In the last few years the Pulitzer Prize in Fiction has been very hit and miss, sometimes being awarded to excellent novels and just as often being awarded to very bad ones. This was a banner year for the Pulitzer, as well as for Oprah's Book Club: Cormac McCarthy's
The Road is fantastic, keying into precisely the mix of premillennial anxiety and nihilistic angst that seems to best characterize the Bush years. For about twenty pages I wondered why it was a novel rather than a short story—then I stopped wondering. It's very good.

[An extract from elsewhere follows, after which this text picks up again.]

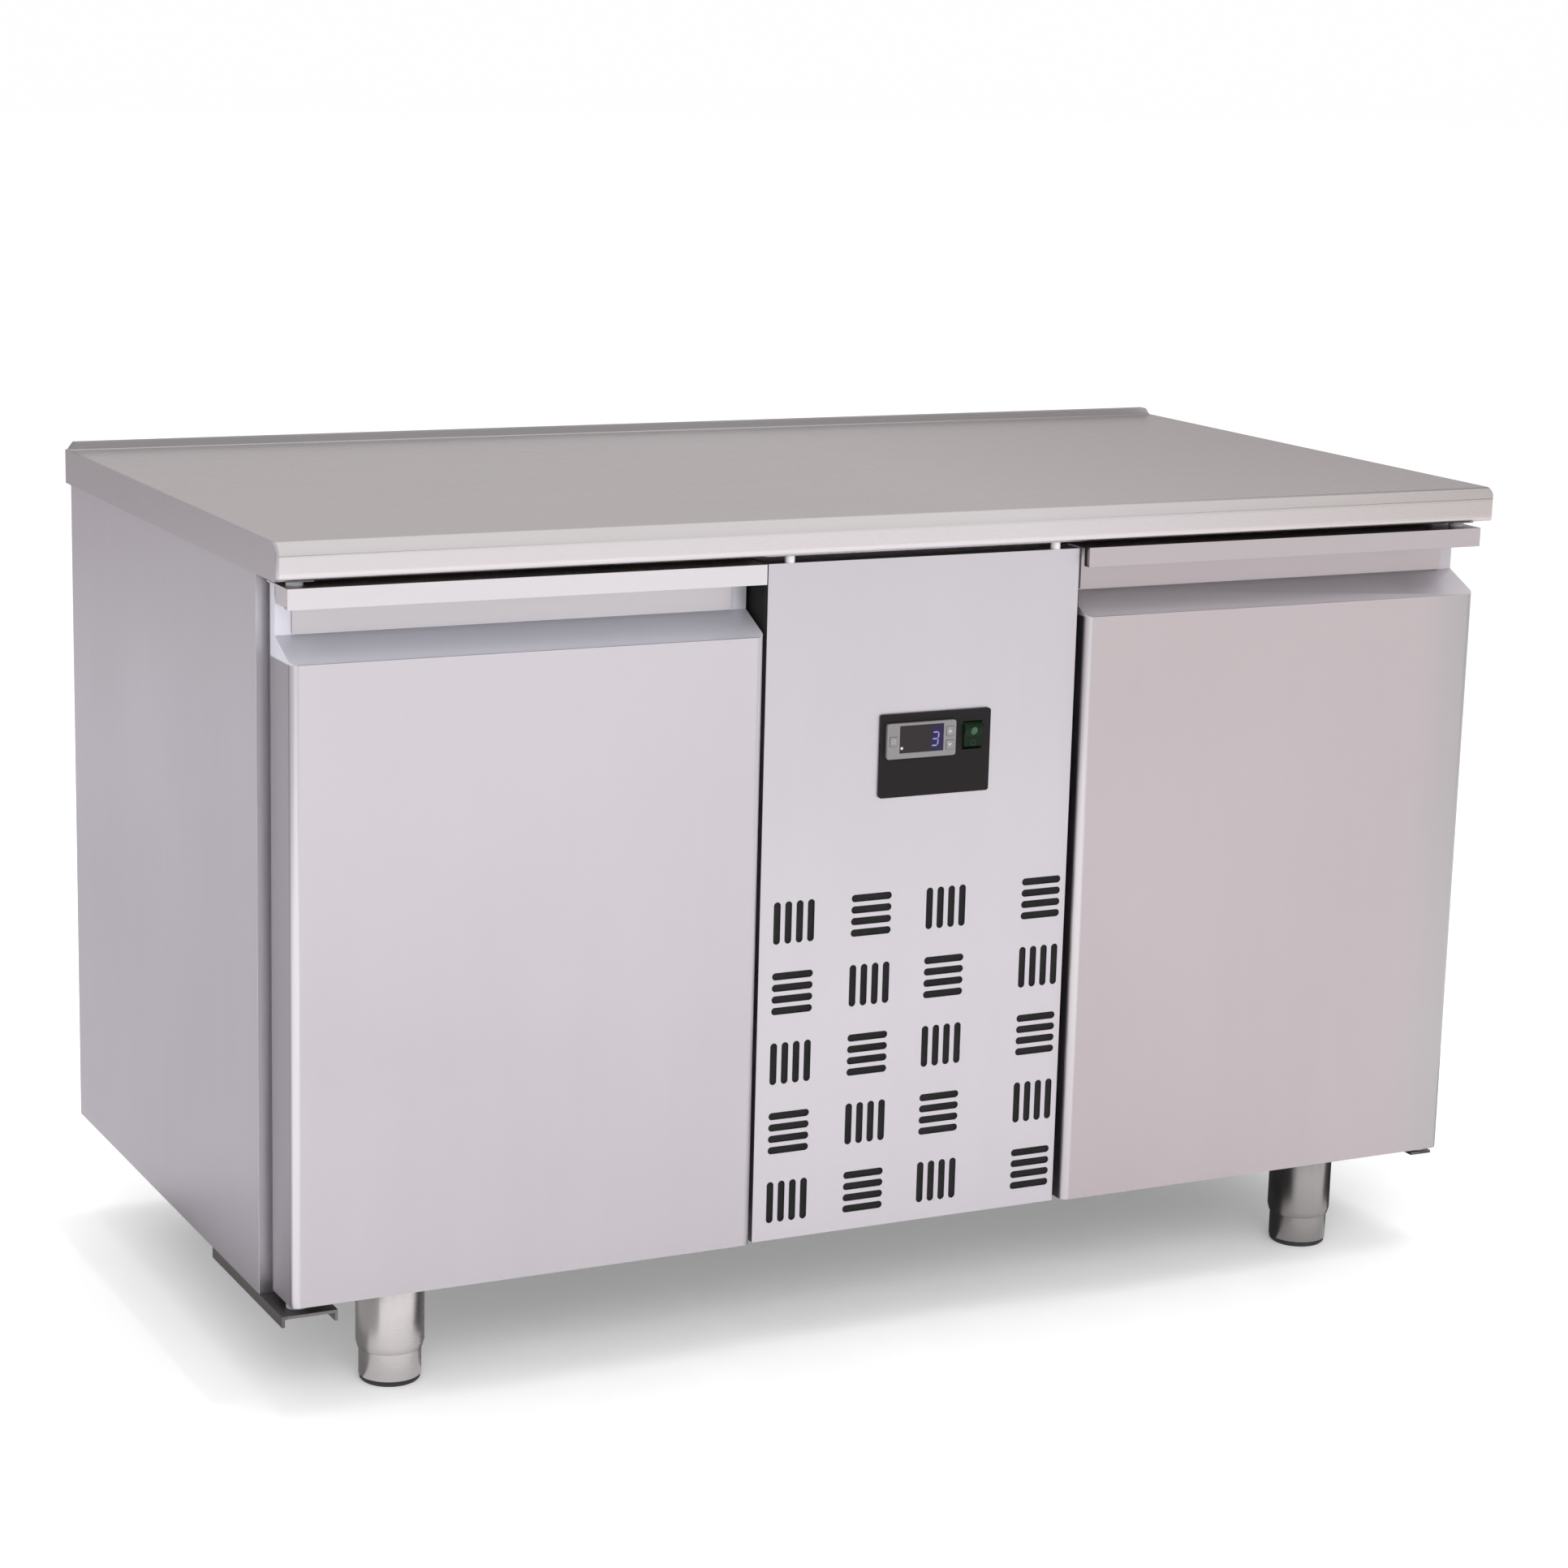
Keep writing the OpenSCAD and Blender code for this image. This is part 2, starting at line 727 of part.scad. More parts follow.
// Insulated box round the evaporator, open to the ducts on both sides
module evaporator_housing() {
    half = bay_x - 2;
    w = evap_wall;
    color("whitesmoke") difference() {
        block([-half, evap_y[0], evap_z[0]], [half, evap_y[1], evap_z[1]]);
        block([-half + w, evap_y[0] + w, evap_z[0] + w], [half - w, evap_y[1] - w, evap_z[1] - w]);
        for (side = [-1, 1]) on_side(side) ducts(-half - eps, -half + w + eps);
    }
    color("whitesmoke") for (side = [-1, 1]) on_side(side)
        block([-half, evap_y[0] + 30, evap_z[1]], [-half + 20, evap_y[1] - 30, comp_z1]);
}

module evaporator_coil() {
    color("silver") finned_block([-105, evap_fan_y + 62, evap_z[0] + 26],
                                 [105, evap_y[1] - 22, evap_z[1] - 26], 16, 5);
    color("silver") for (x = [-90, 74])
        block([x, evap_fan_y + 70, evap_z[0] + evap_wall],
              [x + 16, evap_y[1] - 30, evap_z[0] + 28]);
}

// Open tray that catches the defrost water beside the compressor
module condensate_tray() {
    low = [58, 20, tray_top];
    high = [150, 240, tray_top + 44];
    wall = 2;
    color("darkgray") difference() {
        block(low, high);
        block([low[0] + wall, low[1] + wall, low[2] + wall],
              [high[0] - wall, high[1] - wall, high[2] + eps]);
    }
}

module refrigerant_pipes() {
    top = tray_top + 12 + 176;
    cx = compressor_at[0];
    cy = compressor_at[1];
    r = 4;
    color("darkorange") {
        // Discharge, from the compressor to the condenser's upper tube
        pipe([[cx + 30, cy, top], [cx + 30, cy, top + 60], [-150, cy, top + 60],
              [-150, coil_y[1] - 22, top + 60], [-150, coil_y[1] - 22, 372],
              [-coil_w / 2 - 6, coil_y[1] - 22, 372]], r);
        // Liquid line, from the condenser's lower tube up to the evaporator
        pipe([[coil_w / 2 + 6, coil_y[1] - 22, 157], [150, coil_y[1] - 22, 157],
              [150, -40, 157], [150, -40, 452], [110, -40, 452],
              [110, 250, 452], [110, 250, evap_z[0]]], r);
        // Suction line, from the evaporator back down to the compressor
        pipe([[-110, 250, evap_z[0]], [-110, 250, 452], [cx - 20, 250, 452],
              [cx - 20, cy + 20, 452], [cx - 20, cy + 20, top]], r);
    }
}

// Gland in the back panel where the mains lead would leave
module cable_gland() {
    color("black") translate([120, 0, 140]) difference() {
        union() {
            translate([0, body_back, 0]) rotate([-90, 0, 0]) cylinder(h = 4.5, r = 13, $fn = 6);
            translate([0, back_in - 12, 0]) rotate([-90, 0, 0]) cylinder(h = 16, r = 9);
            translate([0, back_in - 6, 0]) rotate([-90, 0, 0]) cylinder(h = 6, r = 13, $fn = 6);
        }
        translate([0, back_in - 20, 0]) rotate([-90, 0, 0]) cylinder(h = 40, r = 4.5);
    }
}

// ---------------------------------------------------------------- doors

// Side view of a door, drawn in by an inset; the back is open when it runs past the door
module door_outline(inset, back, top) {
    slope = slant_rise / grip_depth;
    drop = inset * (sqrt(1 + slope * slope) - slope);
    polygon([
        [door_front + inset, door_z0 + inset], [back, door_z0 + inset], [back, top],
        [grip_back + inset, top], [grip_back + inset, slant_top - drop],
        [door_front + inset, face_top - drop]]);
}

// Plan of a door, with round front corners; r = 0 draws a plain rectangle
module door_plan(inset, back) {
    x0 = door_x0 + inset;
    x1 = door_x1 - inset;
    r = door_edge_r - inset;
    translate([x0, door_front + inset + r]) square([x1 - x0, back - door_front - inset - r]);
    translate([x0 + r, door_front + inset]) square([x1 - x0 - 2 * r, r + 1]);
    for (x = [x0 + r, x1 - r]) translate([x, door_front + inset + r]) circle(r);
}

module door_solid(inset, back, top) {
    intersection() {
        along_x(door_x0 - 1, door_x1 + 1) door_outline(inset, back, top);
        translate([0, 0, door_z0 - 1]) linear_extrude(door_z1 - door_z0 + 2)
            door_plan(inset, back + 1);
    }
}

module lower_bush_hole(r, h) {
    translate([hinge_x, hinge_y, door_z0 - 1]) cylinder(h = h + 1, r = r);
}

module door_skin(side) {
    color("lightgray") on_side(side) difference() {
        door_solid(0, door_back, door_z1);
        door_solid(skin_t, door_back + 2, door_z1 - skin_t);
        lower_bush_hole(8.1, 3);
    }
}

module door_foam(side) {
    color("khaki") on_side(side) difference() {
        door_solid(skin_t + slack, door_back - slack, door_z1 - skin_t - slack);
        lower_bush_hole(8.4, 18);
    }
}

// Inner face of a door, with a raised middle inside the gasket
module door_liner(side) {
    edge = gasket_w + 18;
    color("whitesmoke") on_side(side) {
        block([door_x0 + 1, door_back, door_z0 + 1], [door_x1 - 1, liner_plate, door_z1 - 1]);
        along_y(liner_plate - 0.2, liner_plate + 5.8)
            translate([(door_x0 + door_x1) / 2, (door_z0 + door_z1) / 2 - 0.5])
                round_rect([door_x1 - door_x0 - 2 * edge, door_z1 - door_z0 - 2 * edge], 12);
    }
}

// Magnetic gasket: a flat foot with a narrower bellows that meets the frame
module door_gasket(side) {
    low = [door_x0 + 14, liner_plate, door_z0 + 14];
    high = [door_x1 - 14, gasket_back, grip_top - 14];
    foot_t = 4;
    color("dimgray") on_side(side) {
        ring_y(low, [high[0], low[1] + foot_t, high[2]], gasket_w);
        ring_y([low[0] + 2, low[1] + foot_t - 0.2, low[2] + 2],
               [high[0] - 2, high[1], high[2] - 2], gasket_w - 4);
    }
}

// Grip profile: lip, cap, the back plate of the recess and a cheek at the lip's hinge end
module door_grip(side) {
    t = grip_t;
    plate_inset = 16;
    overhang = 3;
    color("gainsboro") on_side(side) difference() {
        union() {
            along_x(door_x0 - overhang, door_x1 + 0.5) polygon([
                [door_front, grip_top], [door_back, grip_top], [door_back, grip_top - t],
                [door_front + t, grip_top - t], [door_front + t, grip_top - lip_h + t],
                [door_front + 10, grip_top - lip_h + t], [door_front + 10, grip_top - lip_h],
                [door_front, grip_top - lip_h]]);
            block([door_x0 + plate_inset, grip_back - t, slant_top + 1],
                  [door_x1 - plate_inset, grip_back, grip_top - 1]);
            block([door_x0, door_front + 1, grip_top - lip_h],
                  [door_x0 + 0.8, grip_back - t, grip_top - 0.5]);
        }
        translate([hinge_x, hinge_y, grip_top - lip_h]) cylinder(h = lip_h + 1, r = 8.1);
    }
}

// Nylon bushes: a block in the end of the recess at the top, a flanged bush at the bottom
module door_bushes(side) {
    t = grip_t;
    color("white") on_side(side) {
        difference() {
            union() {
                block([door_x0 + 1, door_front + t + 0.5, grip_top - lip_h + t + 0.3],
                      [hinge_x + 13, grip_back - t - 0.5, grip_top - t - 0.1]);
                translate([hinge_x, hinge_y, grip_top - t - 2]) cylinder(h = t + 5.9, r = 8);
            }
            translate([hinge_x, hinge_y, grip_top - lip_h]) cylinder(h = lip_h + 5, r = bush_bore_r);
        }
        difference() {
            union() {
                translate([hinge_x, hinge_y, leg_h + 0.4]) cylinder(h = door_z0 - leg_h - 0.4, r = 10);
                translate([hinge_x, hinge_y, door_z0 - 1]) cylinder(h = 17, r = 8);
            }
            translate([hinge_x, hinge_y, leg_h]) cylinder(h = 20, r = bush_bore_r);
        }
    }
}

module left_door_skin() { door_skin(-1); }
module left_door_foam() { door_foam(-1); }
module left_door_liner() { door_liner(-1); }
module left_door_gasket() { door_gasket(-1); }
module left_door_grip() { door_grip(-1); }
module left_door_bushes() { door_bushes(-1); }
module right_door_skin() { door_skin(1); }
module right_door_foam() { door_foam(1); }
module right_door_liner() { door_liner(1); }
module right_door_gasket() { door_gasket(1); }
module right_door_grip() { door_grip(1); }
module right_door_bushes() { door_bushes(1); }

// ---------------------------------------------------------------- drawing

worktop_sheet();
worktop_core();
left_side_panel();
right_side_panel();
back_panel();
base_panel();
front_frame();
gap_strip();
left_liner();
right_liner();
left_insulation();
right_insulation();
shelf_runners();
left_shelf();
right_shelf();
hinge_brackets();
leg_sleeves();
unit_panel();
dust_filter();
panel_spacers();
control_bezel();
controller_body();
display_window();
key_set();
key_up();
key_down();
switch_housing();
power_switch();
unit_tray();
compressor();
condenser_coil();
fan_shroud();
fan_motors();
condenser_fan();
evaporator_housing();
evaporator_coil();
evaporator_fan();
condensate_tray();
refrigerant_pipes();
cable_gland();
left_door_skin();
left_door_foam();
left_door_liner();
left_door_gasket();
left_door_grip();
left_door_bushes();
right_door_skin();
right_door_foam();
right_door_liner();
right_door_gasket();
right_door_grip();
right_door_bushes();
foot_front_left();
foot_front_right();
foot_rear_left();
foot_rear_right();
pad_front_left();
pad_front_right();
pad_rear_left();
pad_rear_right();
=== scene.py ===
"""Looks of the two-door refrigerated counter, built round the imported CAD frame."""

import math

import bmesh
import bpy
from mathutils import Matrix, Vector


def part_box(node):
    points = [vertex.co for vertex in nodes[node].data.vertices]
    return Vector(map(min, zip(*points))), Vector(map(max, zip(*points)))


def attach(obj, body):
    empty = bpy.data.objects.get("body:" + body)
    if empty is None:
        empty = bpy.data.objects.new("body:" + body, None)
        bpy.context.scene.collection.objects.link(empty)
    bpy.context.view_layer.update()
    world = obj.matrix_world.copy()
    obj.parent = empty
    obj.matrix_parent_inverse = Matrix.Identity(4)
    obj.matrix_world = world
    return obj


MM = 0.001

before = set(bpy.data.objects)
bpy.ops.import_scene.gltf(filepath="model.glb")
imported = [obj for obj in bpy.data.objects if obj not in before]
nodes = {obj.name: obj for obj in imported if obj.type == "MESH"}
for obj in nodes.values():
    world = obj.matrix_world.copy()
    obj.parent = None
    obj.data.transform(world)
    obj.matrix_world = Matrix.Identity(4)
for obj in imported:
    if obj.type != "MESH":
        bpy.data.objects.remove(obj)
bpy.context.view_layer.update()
scene = bpy.context.scene

# ---------------------------------------------------------------- materials


class Tree:
    """A small helper that adds and links shader nodes of one material."""

    def __init__(self, name):
        self.material = bpy.data.materials.new(name)
        self.material.use_nodes = True
        self.nt = self.material.node_tree
        self.shader = self.nt.nodes["Principled BSDF"]

    def add(self, kind, inputs=None, **props):
        node = self.nt.nodes.new(kind)
        for key, value in props.items():
            setattr(node, key, value)
        for key, value in (inputs or {}).items():
            if isinstance(value, bpy.types.NodeSocket):
                self.nt.links.new(value, node.inputs[key])
            else:
                node.inputs[key].default_value = value
        return node

    def coords(self, scale=(1, 1, 1)):
        source = self.add("ShaderNodeTexCoord").outputs["Object"]
        return self.add("ShaderNodeMapping", {"Vector": source, "Scale": scale}).outputs["Vector"]

    def noise(self, vector, scale, detail=4.0, rough=0.6):
        return self.add("ShaderNodeTexNoise", {"Vector": vector, "Scale": scale, "Detail": detail,
                                               "Roughness": rough}).outputs["Fac"]

    def spread(self, value, low, high, start=0.3, end=0.7):
        return self.add("ShaderNodeMapRange", {"Value": value, "From Min": start, "From Max": end,
                                               "To Min": low, "To Max": high}).outputs["Result"]

    def math(self, kind, a, b):
        return self.add("ShaderNodeMath", {0: a, 1: b}, operation=kind).outputs["Value"]

    def mix(self, factor, a, b):
        node = self.add("ShaderNodeMix", data_type="RGBA")
        for key, value in ((0, factor), (6, a), (7, b)):
            if isinstance(value, bpy.types.NodeSocket):
                self.nt.links.new(value, node.inputs[key])
            else:
                node.inputs[key].default_value = value
        return node.outputs[2]

    def bump(self, height, strength, distance, normal=None):
        inputs = {"Height": height, "Strength": strength, "Distance": distance}
        if normal is not None:
            inputs["Normal"] = normal
        return self.add("ShaderNodeBump", inputs).outputs["Normal"]

    def link(self, **sockets):
        for key, value in sockets.items():
            target = self.shader.inputs[key.replace("_", " ")]
            if isinstance(value, bpy.types.NodeSocket):
                self.nt.links.new(value, target)
            else:
                target.default_value = value
        return self.material


def rgba(colour, k=1.0):
    """A colour with its strength scaled, and full alpha."""
    return (colour[0] * k, colour[1] * k, colour[2] * k, 1.0)


def zoned(t, base, metallic, zones):
    """Gives a sheet other tones past a plane. A zone is (axis, start, end, colour, metallic)."""
    for axis, start, end, colour, metal in zones:
        along = t.add("ShaderNodeSeparateXYZ", {0: t.coords()}).outputs[axis]
        past = t.spread(along, 0.0, 1.0, start, end)
        base = t.mix(past, base, rgba(colour))
        metallic = t.add("ShaderNodeMix", {0: past, 2: metallic, 3: metal}).outputs[0]
    return base, metallic


FINE_SHARE = 0.45          # share of the fine grain in a steel's tone; the broad streaks take the rest
ACROSS_GRAIN = 100         # noise scales above this lie across the grain
GRAIN_DEPTH = 0.00006      # metres
WAVE_DEPTH = 0.0012


def steel(name, colour, rough, grain, spread=0.04, streak=0.01, wave=0.2, zones=(), relief=0.1):
    """Satin brushed steel: fine grain along one axis, faint streaks and slow waves in the sheet."""
    t = Tree(name)
    coarse_grain = tuple(0.02 * g if g > ACROSS_GRAIN else 0.5 * g for g in grain)
    fine = t.noise(t.coords(grain), 1.0, detail=3.0, rough=0.7)
    broad = t.noise(t.coords(coarse_grain), 1.0, detail=2.0)
    smudge = t.noise(t.coords(), 3.2, detail=3.0, rough=0.5)
    both = t.math("ADD", t.math("MULTIPLY", fine, FINE_SHARE),
                  t.math("MULTIPLY", broad, 1 - FINE_SHARE))
    tone = t.spread(both, 0.0, 1.0, start=0.35, end=0.65)
    base = t.mix(tone, rgba(colour, 1 - streak), rgba(colour, 1 + streak))
    sheen = t.math("ADD", t.spread(fine, rough - spread, rough + spread),
                   t.spread(smudge, -0.03, 0.04))
    normal = t.bump(fine, strength=relief, distance=GRAIN_DEPTH)
    normal = t.bump(t.noise(t.coords(), 2.6, detail=1.0), wave, WAVE_DEPTH, normal)
    base, metallic = zoned(t, base, 1.0, zones)
    return t.link(Base_Color=base, Metallic=metallic, Roughness=sheen, Normal=normal)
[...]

They began to come upon from time to time small cairns of rock by the roadside. They were signs in gypsy language, lost patterans. The first he'd seen in some while, common in the north, leading out of the looted and exhausted cities, hopeless messages to loved ones lost and dead. By then all the stores of food have given out and murder was everywhere upon the land. The world soon to be largely populated by men who would eat your children in front of your eyes and the cities themselves held by cores of blackened looters who tunneled among the ruins and crawled the rubble white of tooth and eye carrying charred and anonymous tins of food in nylon nets like shoppers in the commissaries of hell. The soft black talc blew through the streets like squid ink uncoiling along a sea floor and the cold crept down and the dark came early and the scavengers passing down the steep canyons with their torches trod silky holes in the drifted ash that closed behind them silently as eyes. Out on the roads the pilgrims sank down and fell over and died and the bleak and shrouded earth went trundling past the sun and returned again as trackless and as unremarked as the path of any nameless sisterworld in the ancient dark beyond.